I could write that I am exactly like my father but you wouldn’t understand what I mean because you don’t know who he is. I can’t write in the pamphlet that the problem I face with the people in my life is exactly the problem my father has had with my mother because she never really understood who he was and she never could incite him because she never believed in him, and I can’t write in the pamphlet that my fear is that I will become him and his bitterness will be my bitterness and it will ruin me too. I can’t write those things in the pamphlet because you will not see my face when I’m telling you this and you will not sense the hidden fear of my life through my eyes. I could tell you that I wish of a life worth writing about but you wouldn’t understand me because chances are you don’t see the same world as I do and you haven’t read the same books that I have.
The most magnificent people are the people that challenge our beliefs, the ones that change our theories about the world. The ones that break the silence between what we say and what we wish we could say but are too afraid to speak, the ones that realize all the things that I have mentioned without us saying a word. The ones that understand that I am impatient and hopeful, and that I pretend to be calmer than I actually am, the ones that understand my incalculable belief in art. The people that will understand my obsession with the theatre or the ballet. The people that will accept my flaws as I have accepted them. The ones that will apprehend my boredom with apathetic beings.
One thing is for sure; no time will be wasted. There are many things that I am but lackadaisical is not one of them. So welcome or goodbye. Depending on who you are.

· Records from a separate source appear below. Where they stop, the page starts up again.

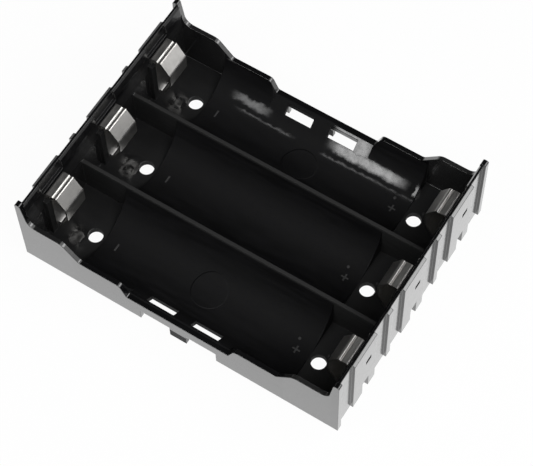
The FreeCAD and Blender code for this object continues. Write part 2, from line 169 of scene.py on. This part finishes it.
class Nodes:
    """Adds nodes to one node tree. Sizes and places are in millimetres of the part's frame."""

    def __init__(self, tree):
        self.tree = tree
        tree.nodes.clear()

    def add(self, kind, inputs=None, **settings):
        node = self.tree.nodes.new(kind)
        for name, value in settings.items():
            setattr(node, name, value)
        for name, value in (inputs or {}).items():
            self.fill(node.inputs[name], value)
        return node

    def fill(self, socket, value):
        """Links the socket to another, or sets its number, vector or colour."""
        if isinstance(value, bpy.types.NodeSocket):
            self.tree.links.new(value, socket)
        else:
            socket.default_value = value

    def math(self, operation, first, second=0.0, third=0.0):
        inputs = {0: first, 1: second, 2: third}
        return self.add("ShaderNodeMath", inputs, operation=operation).outputs[0]

    def chain(self, operation, values):
        result = values[0]
        for value in values[1:]:
            result = self.math(operation, result, value)
        return result

    def total(self, *values):
        return self.chain("ADD", values)

    def product(self, *values):
        return self.chain("MULTIPLY", values)

    def most(self, *values):
        return self.chain("MAXIMUM", values)

    def ramp(self, value, low, high, start=0.0, end=1.0):
        """start below low, end above high and a smooth run between them."""
        inputs = {"Value": value, "From Min": low, "From Max": high, "To Min": start, "To Max": end}
        node = self.add("ShaderNodeMapRange", inputs, interpolation_type="SMOOTHSTEP")
        return node.outputs["Result"]

    def window(self, value, low, high, soft=SHARP):
        """1 between low and high, 0 outside, with edges as wide as soft."""
        rise = self.ramp(value, low - soft / 2, low + soft / 2)
        fall = self.ramp(value, high - soft / 2, high + soft / 2, 1.0, 0.0)
        return self.product(rise, fall)

    def reach(self, value, distance, soft=SHARP):
        """1 as far as that distance to both sides of 0, and 0 beyond."""
        return self.window(value, -distance, distance, soft)

    def place(self):
        """The point on the part, in millimetres."""
        point = self.add("ShaderNodeTexCoord").outputs["Object"]
        inputs = {0: point, "Scale": 1 / MM}
        return self.add("ShaderNodeVectorMath", inputs, operation="SCALE").outputs[0]

    def split(self, vector):
        return self.add("ShaderNodeSeparateXYZ", {0: vector}).outputs

    def stretch(self, vector, factors):
        inputs = {0: vector, 1: factors}
        return self.add("ShaderNodeVectorMath", inputs, operation="MULTIPLY").outputs[0]

    def noise(self, vector, spacing, detail=2.0, roughness=0.5):
        inputs = {"Vector": vector, "Scale": 1 / spacing, "Detail": detail, "Roughness": roughness}
        return self.add("ShaderNodeTexNoise", inputs).outputs["Fac"]

    def blend(self, share, first, second):
        """Colour first where share is 0 and second where it is 1."""
        node = self.add("ShaderNodeMix", data_type="RGBA")
        factor, colour_a, colour_b = node.inputs[0], node.inputs[6], node.inputs[7]
        for socket, value in ((factor, share), (colour_a, first), (colour_b, second)):
            self.fill(socket, value)
        return node.outputs[2]

    def bump(self, height, normal=None):
        """The surface normal, tilted by a height in millimetres."""
        inputs = {"Height": height, "Distance": MM, "Strength": 1.0}
        if normal is not None:
            inputs["Normal"] = normal
        return self.add("ShaderNodeBump", inputs).outputs["Normal"]

    def background_rays(self):
        """1 for rays that show the background: from the camera, from gloss and through glass."""
        path = self.add("ShaderNodeLightPath").outputs
        return self.most(path["Is Camera Ray"], path["Is Glossy Ray"], path["Is Transmission Ray"])


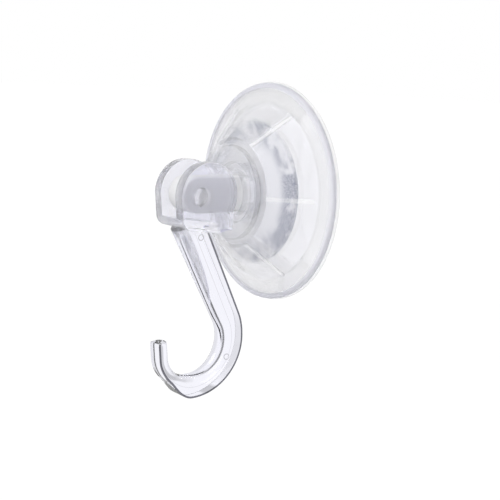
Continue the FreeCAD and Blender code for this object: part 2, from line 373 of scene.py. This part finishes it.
def rounded_block(bm, outline, half_width, radius):
    """A block with rounded edges on its two flat sides."""
    block(bm, outline, half_width)
    bmesh.ops.recalc_face_normals(bm, faces=bm.faces)
    edges = [
        edge for edge in bm.edges
        if edge.calc_face_angle(0) > SHARP_ANGLE
        and abs(edge.verts[0].co.x - edge.verts[1].co.x) < 1e-7
    ]
    bmesh.ops.bevel(
        bm, geom=edges, offset=radius * MM, segments=ROUND_STEPS, profile=0.5, affect="EDGES")


def stud(bm):
    rounded_block(bm, stud_outline(), STUD_HALF_WIDTH, STUD_ROUND)


def make_cup():
    body = solid("suction_cup_mesh", lambda bm: lathe(bm, cup_profile()))
    combined(body, (("UNION", solid("stud", stud)), ("DIFFERENCE", solid("hole", cross_hole))))
    return finished(body, "suction_cup")


def cover_profile():
    """Rim, flange, cone, shoulder, collar, bore and guide sleeve, as (radius, reach, round)."""
    corners = [
        (30.7, 0.95, 0.12),
        (30.7, 2.0, 0.9),
        (*CONE_FOOT, 0.6),
        (*CONE_TOP, 0.5),
        (13.4, 12.88, 0.5),
        (12.8, 14.18, 0.45),
        (6.8, 14.18, 0.3),
        (6.3, 13.68, 0.2),
        (6.3, 8.3, 0.2),
        (8.3, 8.3, 0.2),
        (8.3, 11.78, 0.6),
        (14.52, 11.78, 0.8),
        (24.42, 1.93, 0.5),
        (29.2, 1.15, 0.15),
        (29.2, 0.95, 0.1),
    ]
    points = [corner[:2] for corner in corners]
    radii = [corner[2] for corner in corners]
    ring = rounded(points[-1:] + points + points[:1], radii, 5)
    return ring[1:-1]


def cone_normal():
    """The (radius, reach) direction that stands square on the cone."""
    along = (Vector(CONE_TOP) - Vector(CONE_FOOT)).normalized()
    return Vector((along.y, -along.x))


def rib(bm):
    """One raised rib down the cone on the +X side, with softened edges."""
    foot, top = Vector(CONE_FOOT), Vector(CONE_TOP)
    sunk, raised = cone_normal() * RIB_SINK, cone_normal() * RIB_HEIGHT
    outline = [foot - sunk, foot + raised, top + raised, top - sunk]
    prism(bm, *(
        [(radius * MM, -reach * MM, across * MM) for radius, reach in outline]
        for across in (RIB_HALF_WIDTH, -RIB_HALF_WIDTH)
    ))
    bmesh.ops.recalc_face_normals(bm, faces=bm.faces)
    bmesh.ops.bevel(
        bm, geom=list(bm.edges), offset=RIB_ROUND * MM, segments=2, profile=0.5, affect="EDGES")


def make_cover():
    body = solid("cover_mesh", lambda bm: lathe(bm, cover_profile(), closed=True))
    ribs = []
    for index in range(RIB_COUNT):
        piece = solid("rib", rib)
        piece.data.transform(Matrix.Rotation(index * 2 * math.pi / RIB_COUNT, 4, "Y"))
        ribs.append(("UNION", piece))
    combined(body, ribs)
    return finished(body, "cover")


def from_pin(back, up):
    """(reach, height) of a point given from the pin, back towards the wall and up."""
    return PIN_REACH - back, up - PIN_DROP


def sole(back, depth=CLEVIS_DEPTH):
    return back, -depth - back * WEB_RISE


def ear_outline():
    """Toe, sole, raised heel and the cam's arc."""
    centre_back, centre_up = CAM_CENTRE
    front = centre_back - CAM_RADIUS
    toe = sole(front + CLEVIS_DEPTH * math.tan(math.radians(EAR_LEAN)))
    heel_height = sole(WEB_BACK)[1] + HEEL_RISE
    drop = math.sqrt(CAM_RADIUS ** 2 - (HEEL - centre_back) ** 2)
    outline = rounded([
        (front, centre_up), toe, sole(WEB_BACK), (WEB_BACK, heel_height),
        (HEEL, heel_height), (HEEL, centre_up - drop),
    ], EAR_ROUNDS, 8)
    first = math.atan2(-drop, HEEL - centre_back)
    for i in range(1, CAM_STEPS):
        angle = first + (math.pi - first) * i / CAM_STEPS
        outline.append((
            centre_back + CAM_RADIUS * math.cos(angle), centre_up + CAM_RADIUS * math.sin(angle)))
    return [from_pin(*point) for point in outline]


def clevis(bm):
    rounded_block(bm, ear_outline(), CLEVIS_HALF, EAR_EDGE_ROUND)


def slot(bm, points):
    block(bm, [from_pin(*point) for point in points], SLOT_HALF)


def boss(bm, side):
    """A pivot boss across X, chamfered at its free end, rooted in the ear."""
    sections = (
        (BOSS_ROOT, BOSS_RADIUS),
        (BOSS_END + BOSS_CHAMFER, BOSS_RADIUS),
        (BOSS_END, BOSS_RADIUS - BOSS_CHAMFER),
    )
    rings = []
    for x, radius in sections:
        ring = []
        for i in range(PIVOT_STEPS):
            angle = 2 * math.pi * i / PIVOT_STEPS
            reach, height = from_pin(radius * math.cos(angle), radius * math.sin(angle))
            ring.append(bm.verts.new((side * x * MM, -reach * MM, height * MM)))
        rings.append(ring)
    skin(bm, rings)


def heading(angle):
    """A unit (back, up) vector, measured from the wall's direction upwards."""
    return Vector((math.cos(math.radians(angle)), math.sin(math.radians(angle))))


def shank_runs():
    """The J's middle line as runs of (length, start, start angle, turn), from the clevis."""
    slope = SHANK_SLOPE - 90
    centre = Vector(BEND_CENTRE)
    bend_start = centre + heading(SHANK_SLOPE) * BEND_RADIUS
    root_drop = CLEVIS_DEPTH - (CLEVIS_DEPTH - WEB_FLOOR) / 2
    fall = -BEND_CENTRE[1] - root_drop - BEND_RADIUS * math.sin(math.radians(SHANK_SLOPE))
    straight = fall / math.cos(math.radians(SHANK_SLOPE))
    bottom = centre + heading(-90) * BEND_RADIUS
    turn = math.radians(CURL_TURN)
    curl_end = bottom + Vector((-math.sin(turn), 1 - math.cos(turn))) * CURL_RADIUS
    bend = -90 - SHANK_SLOPE
    return [
        (straight, bend_start - heading(slope) * straight, slope, 0),
        (BEND_RADIUS * math.radians(-bend), bend_start, slope, bend),
        (CURL_RADIUS * turn, bottom, -180, -CURL_TURN),
        (TIP_LENGTH, curl_end, -180 - CURL_TURN, 0),
    ]


def along_runs(runs, distance):
    for length, start, angle, turn in runs:
        if distance <= length + 1e-9:
            break
        distance -= length
    now = angle + turn * distance / length
    if turn == 0:
        return start + heading(angle) * distance, now
    radius = length / math.radians(abs(turn))
    centre = start + heading(angle - 90) * radius
    return centre + heading(now + 90) * radius, now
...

Charles Warnke wrote a beautiful piece called ‘I Have A Few Last Words’ where he writes from the point of view of a man who is dying in a car crash and is regretting all the things he didn’t say to the girl he loved and now it’s too late because his death is here. He wrote “It’s such a noble goal to die content with the last things you said to the people you love” and I remember thinking how beautifully he constructed the idea of being absolutely at piece with the feelings you have expressed to the people who need to hear it. I remember reading that piece and understanding that what he was trying to say was that people often say that we should always tell people how we feel because they might die one day and then the guilt we would feel would be overwhelming. How selfish is the act of telling someone you love him/her only because you fear you might feel guilty if they die. Instead, Warnke tries to build on the idea that we must tell them because WE will die one day and it would be incredibly tragic if they never get the chance to know how you felt about them. That is what a noble goal is, to be completely satisfied of the world you’re leaving behind when you finally leave it.
I think there’s an undefined beauty in the way things fall apart. I’ve always heard the term ‘beautiful disaster’ but never really understood its significance. Once we have stepped outside of the calamity is when we realize how beautifully it broke us, tapped into our soul, destroyed it, and then simply walked away- leaving us stranded with nothing but utter loneliness to consume our empty inner being. It’s so beautiful to finally, after avoiding it for so long, let yourself feel naked misery. You let it consume you but most of all you let it in because you no longer feel ashamed of it.
Expressing feelings is never an easy task because it requires one to openly admit to their weaknesses. For example, when people fall in love it’s so hard to admit to themselves, their friends, and even that one person they fell in love with. It’s hard to admit because one realizes the complications his/her feelings will bring to the rest of his/her days. I mean the mere thought of that person not loving you back is so catastrophic that it has the ability to destroy any possibility of the words ever soaring out of one’s mouth. What is this ignominy in our nature that never allows us to speak our minds (or our hearts)? People are beautiful beings because they fight day and night to pretend to be something they’re not and to pretend to not feel things they actually do. Their fear of expressing any truth in their spirits is always mistaken as expressing weakness. But true weakness is not in the expression of one’s desires or fears- on the contrary, weakness is the cowardly act of hiding our dreams and our yearnings.
So we go on about our day, putting on theatrical performances of whom we want to pretend we are. In reality, we are all hiding from who we are and only a significant few ever really come close to knowing us. Everyone else is just a car in traffic, they eventually move on. But I think it’s important to always know the difference between the people who are extraordinary enough to be entitled to our words and the people who are not. Because those particular people need to know how we feel about them.
Now I can finally pose my question to the world! And my question is this: how can we open up our hearts to people who have spent their entire lives avoiding opening up theirs to us. How can you expect me to always be the one to give you all of me and, in return, always receive your cheap attempt at words? How venal of you to expect me to always be the one revealing my compassion to you, especially when you have spent all this time hiding from your own compassions. So if I do die tomorrow, I’m pretty sure I will be okay with the last things I said to you. We often make the mistake of expecting our loved ones to understand what we want from them. Our whole lives are sometimes built on ideas of desperately wanting to be let in. But it seems to me, my friend, that you have never let me in because you knew that I would be content with who you were regardless. So, if I go to bed tonight and never wake up, I am content with the last things I said to you because they are a description of all you have ever given me. But I must also be grateful, for it is for that exact reason that I didn’t feel I lost anything at all. When no compassion or heart is ever manifested itself to you- you will easily move on from it, for you never felt its presence in the first place. I’m sorry I’m finally out of words to give you.